Instructions to follow:
Would you quote the material below from its first line through the line containing "NEAREST, LINE_POINTS = 4, 40", exactly and with both ends included?

Source data:

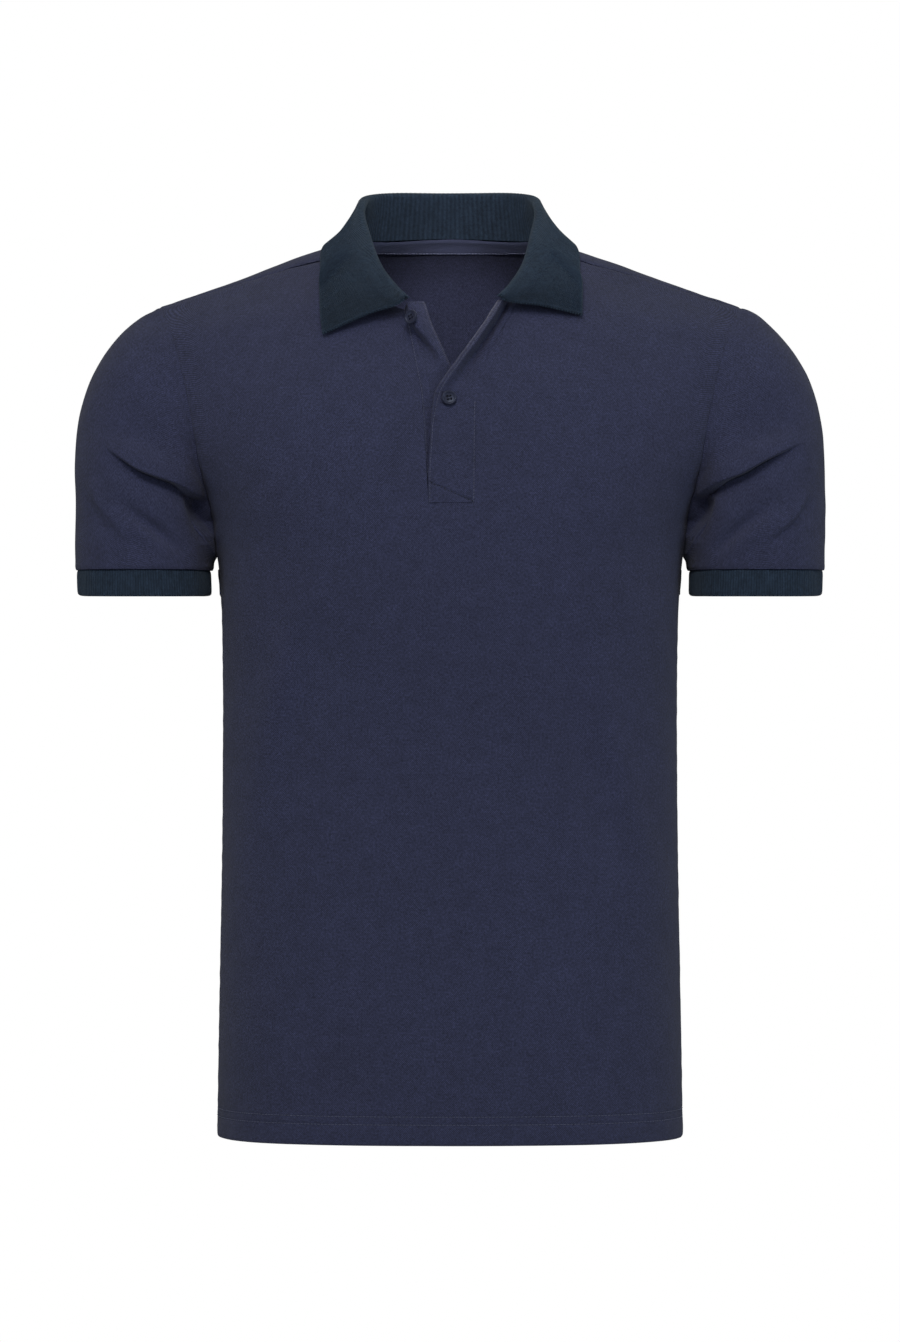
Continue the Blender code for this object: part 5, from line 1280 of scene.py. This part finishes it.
def make_tape(material):
    """The tape on the inside of the back neck, pressed down and thinned at its edges. It gives
    the line of its stitches, and the normals there."""
    turns = np.linspace(-TAPE_TURN, TAPE_TURN - 2 * math.pi, TAPE_COLUMNS)
    grow, turn = np.meshgrid(np.linspace(TAPE_FROM, TAPE_TO, TAPE_ROWS), turns, indexing="ij")
    u, t = neck_at(turn, grow)
    facing = -body_normals(u, t)
    points = body(u, t) + facing * (CLOTH + TAPE_CLOTH + 2 * SEAM_GAP)
    share = (grow - grow.min()) / np.ptp(grow)
    upper, lower = bump_at(share, PRESSED_SHARE), bump_at(share - 1, PRESSED_SHARE)
    relief = ripples(points, TAPE_RIPPLES, SEEDS["back_neck_tape"])
    relief -= UPPER_PRESS * upper + LOWER_PRESS * lower
    points = points + facing * relief[..., None]
    shell("back_neck_tape", points, facing, TAPE_CLOTH * (1 - UPPER_THINNING * upper), material)
    return points[-2], facing[-2]


# ---- stitches ----------------------------------------------------------
STITCH_PITCH, STITCH_LENGTH = 0.0028, 0.0022
THREAD_RADIUS, THREAD_SIDES = 0.00030, 6
# Along a stitch from -1 to 1, and its radius there as a share of the thread's.
STITCH_SECTIONS = ((-1.0, 0.40), (-0.75, 0.90), (0.0, 1.0), (0.75, 0.90), (1.0, 0.40))
STITCH_RISE, STITCH_ARCH, STITCH_SLANT = 0.00006, 0.00016, 0.07
NEAREST, LINE_POINTS = 4, 40


def make_tubes(name, rings, material):
    """One mesh of closed tubes. rings[i, j, k] is point k round section j of tube i."""
    tubes, sections, sides, _ = rings.shape
    index = np.arange(tubes * sections * sides).reshape(tubes, sections, sides)
    after = np.roll(index, -1, axis=2)
    walls = np.stack([index[:, 1:], after[:, 1:], after[:, :-1], index[:, :-1]], axis=-1)
    faces = walls.reshape(-1, 4).tolist() + index[:, 0].tolist() + index[:, -1, ::-1].tolist()
    mesh = bpy.data.meshes.new(name)
    mesh.from_pydata(rings.reshape(-1, 3).tolist(), [], faces)
    mesh.shade_smooth()
    mesh.materials.append(material)
    return add_object(name, mesh)


def even_points(line, facing, pitch):
    """Points at even steps along a line, with its direction and the facing there."""
    steps = np.linalg.norm(np.diff(line, axis=0), axis=1)
    length = np.concatenate([[0.0], np.cumsum(steps)])
    count = max(int(length[-1] / pitch), 2)
    at = (np.arange(count) + 0.5) * length[-1] / count

    def read_off(values, places):
        return np.stack([np.interp(places, length, values[:, k]) for k in range(3)], axis=1)

    direction = unit(read_off(line, at + pitch / 4) - read_off(line, at - pitch / 4))
    return read_off(line, at), direction, unit(read_off(facing, at))


def make_stitches(name, lines, material, length=STITCH_LENGTH, radius=THREAD_RADIUS,
                  pitch=STITCH_PITCH):
    """One mesh of small raised stitches along the lines, each a pair of points and normals."""
    dice = np.random.default_rng(SEEDS[name])
    places, directions, normals = map(
        np.concatenate, zip(*(even_points(line, facing, pitch) for line, facing in lines))
    )
    beside = unit(np.cross(normals, directions))
    slant = dice.normal(0, STITCH_SLANT, (len(places), 1))
    directions = unit(directions + beside * slant)
    beside = unit(np.cross(normals, directions))
    turns = (2 * math.pi * np.arange(THREAD_SIDES) / THREAD_SIDES)[:, None]
    swing = np.cos(turns) * beside[:, None] + np.sin(turns) * normals[:, None]
    rings = []
    for along, share in STITCH_SECTIONS:
        middle = places + directions * (along * length / 2)
        middle = middle + normals * (STITCH_RISE + STITCH_ARCH * (1 - along**2))
        rings.append(middle[:, None] + radius * share * swing)
    return make_tubes(name, np.stack(rings, axis=1), material)


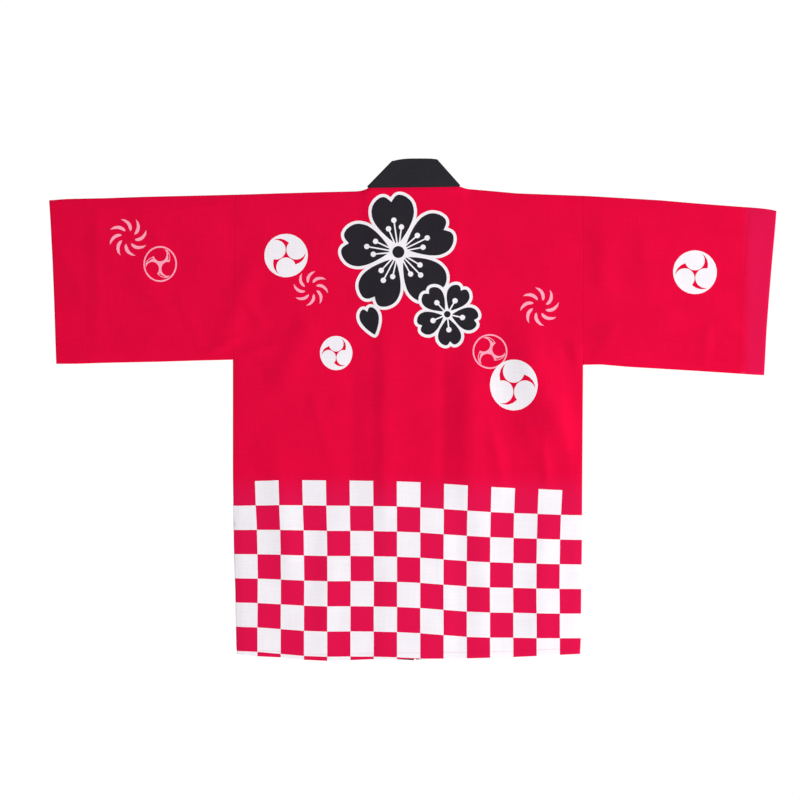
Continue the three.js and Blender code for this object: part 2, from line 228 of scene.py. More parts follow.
# %% Finishes
DYE = ("#dd0538", "#d40435")
red_print = cotton("red printed cotton", *DYE)
white_ground = cotton("undyed white cotton", "#ece9e8", "#e5e1e3", fuzz=0.02)
black_print = cotton("black pigment print on cotton", "#28252a", "#232126", fuzz=0.03)
pink_line = cotton("thin white line with red bled into it", "#f9a8ba", "#f29caf")
red_reverse = cotton("reverse of the red print", "#dc4a68", "#d33f5f")
white_reverse = cotton("reverse of the white ground", "#efeaf0", "#e6e0e9", fuzz=0.02)
black_reverse = cotton("reverse of the black print", "#5b4a56", "#524350", fuzz=0.03)
pink_reverse = cotton("reverse of a thin line", "#ecc3cd", "#e4b6c2")
collar_black = cotton("black dyed collar cotton", "#2b2a2d", "#262529", fuzz=0.1, crease_depth=0.12)
# Painted sheen: over the right cuff's hem, from X 588 to 612 mm, the red turns paler and pinker, as the light
# from the right makes it look.
red_with_painted_sheen_at_cuff = cotton("red printed cotton, with painted sheen at the cuff", *DYE, change=("X", 588, 612, "#d21044"))
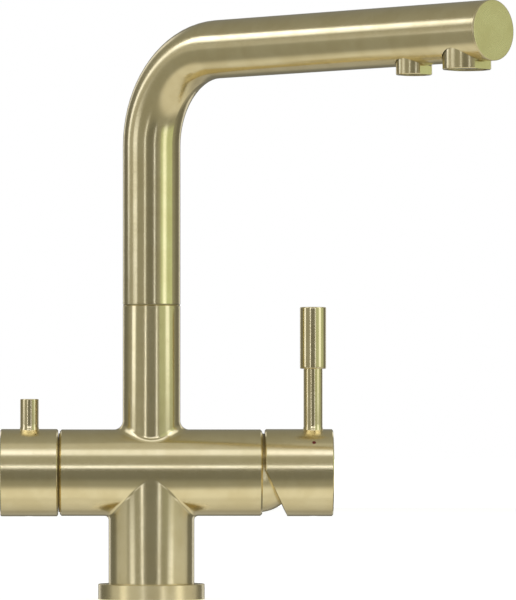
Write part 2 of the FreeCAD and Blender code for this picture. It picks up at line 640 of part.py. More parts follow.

The solution:
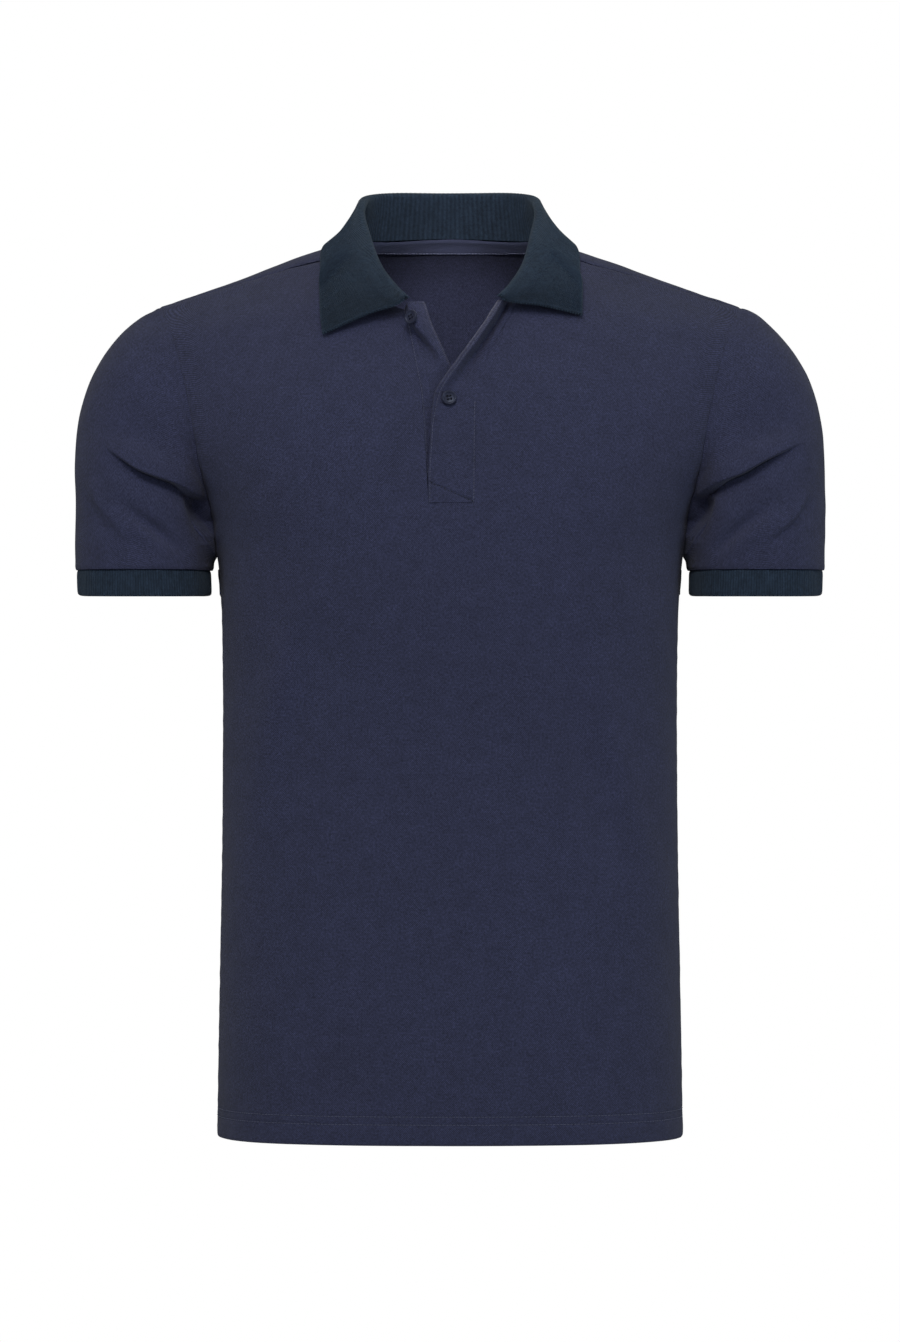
Continue the Blender code for this object: part 5, from line 1280 of scene.py. This part finishes it.
def make_tape(material):
    """The tape on the inside of the back neck, pressed down and thinned at its edges. It gives
    the line of its stitches, and the normals there."""
    turns = np.linspace(-TAPE_TURN, TAPE_TURN - 2 * math.pi, TAPE_COLUMNS)
    grow, turn = np.meshgrid(np.linspace(TAPE_FROM, TAPE_TO, TAPE_ROWS), turns, indexing="ij")
    u, t = neck_at(turn, grow)
    facing = -body_normals(u, t)
    points = body(u, t) + facing * (CLOTH + TAPE_CLOTH + 2 * SEAM_GAP)
    share = (grow - grow.min()) / np.ptp(grow)
    upper, lower = bump_at(share, PRESSED_SHARE), bump_at(share - 1, PRESSED_SHARE)
    relief = ripples(points, TAPE_RIPPLES, SEEDS["back_neck_tape"])
    relief -= UPPER_PRESS * upper + LOWER_PRESS * lower
    points = points + facing * relief[..., None]
    shell("back_neck_tape", points, facing, TAPE_CLOTH * (1 - UPPER_THINNING * upper), material)
    return points[-2], facing[-2]


# ---- stitches ----------------------------------------------------------
STITCH_PITCH, STITCH_LENGTH = 0.0028, 0.0022
THREAD_RADIUS, THREAD_SIDES = 0.00030, 6
# Along a stitch from -1 to 1, and its radius there as a share of the thread's.
STITCH_SECTIONS = ((-1.0, 0.40), (-0.75, 0.90), (0.0, 1.0), (0.75, 0.90), (1.0, 0.40))
STITCH_RISE, STITCH_ARCH, STITCH_SLANT = 0.00006, 0.00016, 0.07
NEAREST, LINE_POINTS = 4, 40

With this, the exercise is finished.